Diablo 4 is a beast of a game. That’s offered as a compliment — we gave Blizzard‘s latest isometric role-playing game four stars in our review — and a warning. A lengthy campaign and generous endgame means Diablo 4 can be a hefty undertaking for even the best class, and if you’re over 20, organising four players’ schedules to tear through Sanctuary together is a Prime Evil in itself.
- READ MORE: ‘Diablo 4’ review: diary of a necromancer
Luckily, banding up to save Sanctuary is entirely optional. With the right skills, Diablo 4‘s six-act campaign and loot-laden dungeons can be tackled on your lonesome — especially if you choose the Necromancer class when creating your character.
For a number of reasons, the Necromancer is a fantastic class for players who prefer to tackle Diablo 4‘s content alone. My own ghoulish goth breezed through Diablo 4‘s six-act campaign at World Tier 2: Veteran difficulty, and by the time Diablo 4‘s endgame offerings rolled around, was cutting through demons and clearing dungeons with ease. If the thought of playing as a delicate glass cannon or treacle-paced tank doesn’t appeal to you, take solace: the Necromancer is the gloomy jack-of-all-trades you’re looking for.
What makes Necromancer the best class for lone players?
It all comes down to corpses. As a Necromancer, each enemy you kill leaves behind a corpse, which can either be reanimated with Raise Skeleton or turned into a grisly bomb with Corpse Explosion. The latter makes clearing large crowds a breeze, as each mob it kills turns into another corpse to explode — which is incredibly powerful for handling dungeons and world events that seek to overwhelm lone players by throwing a bunch of baddies at once.
Corpse Explosion is arguably one of the strongest area-based damage skills in Diablo 4‘s early game, but its potential falls off in later levels. Beefier Elite-tier monsters eventually become far more common, and even Hell’s lowlier fodder benefits from ballooning health pools that can’t be dismissed with a quick game of poppy-corpse.

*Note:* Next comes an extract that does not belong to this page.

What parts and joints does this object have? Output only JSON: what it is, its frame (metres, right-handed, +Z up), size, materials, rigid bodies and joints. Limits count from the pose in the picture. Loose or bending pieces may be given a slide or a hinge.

When that point hits, the Necromancer’s strengths shift from quick clear times to embracing a durability of their own. While other classes can be built for high damage at the cost of being massively vulnerable to damage — or the reverse, more survivability with less damage — Raise Skeleton makes Necromancer the most flexible class for players who don’t have party members to round out those deficiencies.

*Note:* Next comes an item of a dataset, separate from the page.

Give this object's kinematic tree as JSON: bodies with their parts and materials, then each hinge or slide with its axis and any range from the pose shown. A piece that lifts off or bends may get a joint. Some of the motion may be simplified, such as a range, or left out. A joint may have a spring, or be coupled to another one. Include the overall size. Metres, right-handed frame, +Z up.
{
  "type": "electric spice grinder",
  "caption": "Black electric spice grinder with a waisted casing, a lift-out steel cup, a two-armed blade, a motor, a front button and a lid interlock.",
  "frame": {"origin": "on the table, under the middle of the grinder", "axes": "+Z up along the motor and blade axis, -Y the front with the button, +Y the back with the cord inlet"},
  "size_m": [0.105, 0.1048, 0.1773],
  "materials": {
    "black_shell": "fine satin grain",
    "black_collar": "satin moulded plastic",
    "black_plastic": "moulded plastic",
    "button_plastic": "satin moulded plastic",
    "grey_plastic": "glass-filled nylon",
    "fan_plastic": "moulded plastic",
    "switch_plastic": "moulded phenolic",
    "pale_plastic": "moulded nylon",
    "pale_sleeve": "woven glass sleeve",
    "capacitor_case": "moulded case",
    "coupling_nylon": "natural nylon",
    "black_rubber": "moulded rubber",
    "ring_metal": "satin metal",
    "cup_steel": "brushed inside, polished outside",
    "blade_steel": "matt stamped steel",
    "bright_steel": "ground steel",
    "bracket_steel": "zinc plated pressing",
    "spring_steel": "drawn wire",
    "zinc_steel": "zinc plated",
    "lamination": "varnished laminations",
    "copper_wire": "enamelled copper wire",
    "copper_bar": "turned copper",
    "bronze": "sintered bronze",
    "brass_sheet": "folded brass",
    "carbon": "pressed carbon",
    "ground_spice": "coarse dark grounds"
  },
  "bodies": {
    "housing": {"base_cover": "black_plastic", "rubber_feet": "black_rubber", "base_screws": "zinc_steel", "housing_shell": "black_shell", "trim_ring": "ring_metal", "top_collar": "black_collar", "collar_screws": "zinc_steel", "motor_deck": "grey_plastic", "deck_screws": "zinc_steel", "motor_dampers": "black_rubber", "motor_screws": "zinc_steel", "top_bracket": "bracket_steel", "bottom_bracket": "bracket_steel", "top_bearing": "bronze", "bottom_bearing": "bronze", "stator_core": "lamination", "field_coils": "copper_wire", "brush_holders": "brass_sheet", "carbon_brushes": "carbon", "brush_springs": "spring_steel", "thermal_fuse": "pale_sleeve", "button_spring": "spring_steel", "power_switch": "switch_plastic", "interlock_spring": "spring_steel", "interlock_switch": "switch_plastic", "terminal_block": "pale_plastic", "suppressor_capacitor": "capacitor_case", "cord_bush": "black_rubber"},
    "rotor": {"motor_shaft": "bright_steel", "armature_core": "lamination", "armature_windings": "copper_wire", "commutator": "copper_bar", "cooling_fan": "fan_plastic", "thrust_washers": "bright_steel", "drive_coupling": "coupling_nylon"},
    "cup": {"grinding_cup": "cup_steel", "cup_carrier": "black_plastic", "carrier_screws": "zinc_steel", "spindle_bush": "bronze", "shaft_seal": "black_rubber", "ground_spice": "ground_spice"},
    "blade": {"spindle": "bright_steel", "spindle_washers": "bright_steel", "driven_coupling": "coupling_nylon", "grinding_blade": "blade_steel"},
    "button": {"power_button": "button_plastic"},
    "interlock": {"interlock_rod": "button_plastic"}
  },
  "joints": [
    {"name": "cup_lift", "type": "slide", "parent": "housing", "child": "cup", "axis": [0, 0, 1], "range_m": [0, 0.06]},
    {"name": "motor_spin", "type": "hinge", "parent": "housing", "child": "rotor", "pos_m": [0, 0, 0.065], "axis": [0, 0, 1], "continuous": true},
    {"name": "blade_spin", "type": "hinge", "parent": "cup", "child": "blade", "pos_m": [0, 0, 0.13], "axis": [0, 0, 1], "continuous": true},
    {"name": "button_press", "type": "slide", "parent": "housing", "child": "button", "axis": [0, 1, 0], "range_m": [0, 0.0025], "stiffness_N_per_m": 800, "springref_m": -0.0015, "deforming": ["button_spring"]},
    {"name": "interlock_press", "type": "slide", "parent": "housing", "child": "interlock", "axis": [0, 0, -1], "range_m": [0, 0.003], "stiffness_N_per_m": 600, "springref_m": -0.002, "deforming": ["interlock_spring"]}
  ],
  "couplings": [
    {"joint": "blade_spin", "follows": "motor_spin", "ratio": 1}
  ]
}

Summoning Skeletal Warriors provide a bony frontline to soak up damage, while the Skeletal Mages you later unlock help dish out some pain of their own. When you’ve fielded your maximum amount of minions —which can be bumped up with certain gear modifiers — Raise Skeleton allows you to summon a Skeletal Priest, which provides healing and damage buffs to your shambling army before disappearing. Hitting level 25 and completing a quick quest invites Golems to that arsenal, hulking monsters that can soak up incredible amounts of damage and make surviving combat even easier.
Besides being incredibly fun to watch your horde at work, the Necromancer’s minions are a much-needed safety net for lone players, removing the need to dance perfectly around enemies as a glass cannon or battle at a treacle’s pace with a tankier build.

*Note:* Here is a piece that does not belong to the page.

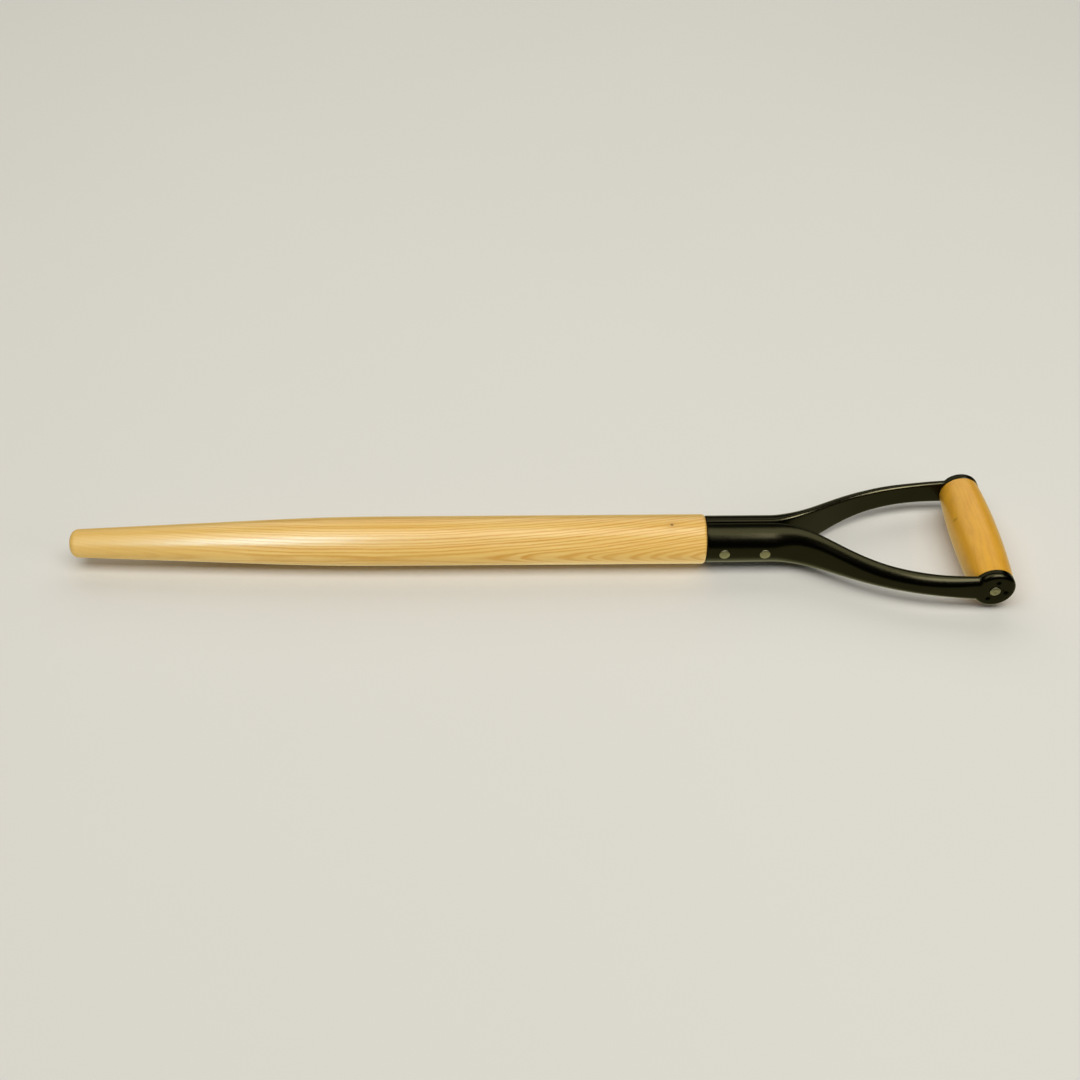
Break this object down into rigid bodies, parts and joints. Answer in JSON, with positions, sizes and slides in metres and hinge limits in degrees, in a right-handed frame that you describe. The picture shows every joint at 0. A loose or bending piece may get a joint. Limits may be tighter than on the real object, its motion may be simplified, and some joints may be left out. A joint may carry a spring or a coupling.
{
  "type": "tapered d-grip tool handle",
  "caption": "Turned ash handle for a digging tool: a tapered end that fits a tool's socket, and a riveted black steel yoke that holds a wooden D-grip.",
  "frame": {"origin": "centre of the flat end of the tapered tip", "axes": "+X along the shaft from the tip towards the grip, +Y along the grip, +Z square to the plane of the D"},
  "size_m": [0.7122, 0.1206, 0.0382],
  "materials": {
    "ash": "clear satin lacquer over turned ash",
    "black_paint": "satin black enamel",
    "rivet_steel": "plain bright steel, headed cold",
    "grip_wood": "clear satin lacquer over fine-grained wood"
  },
  "bodies": {
    "root": {"shaft": "ash", "near_yoke_half": "black_paint", "far_yoke_half": "black_paint", "ferrule_rivet_front": "rivet_steel", "ferrule_rivet_rear": "rivet_steel", "grip": "grip_wood", "grip_rivet": "rivet_steel"}
  },
  "joints": []
}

That versatility is what it all comes down to. Thanks to the Necromancer’s hordes, you’re free to play around with a wider build that suits you — whether that’s utilising Blood skills to stay healthy, skewering foes with Bone spears, or going all-in with even stronger summons. With the Necromancer appearing in every Diablo entry since 2, it’s become something of a flagship class for the series — and thanks to this iteration’s impressive build diversity, it’s easy to see why.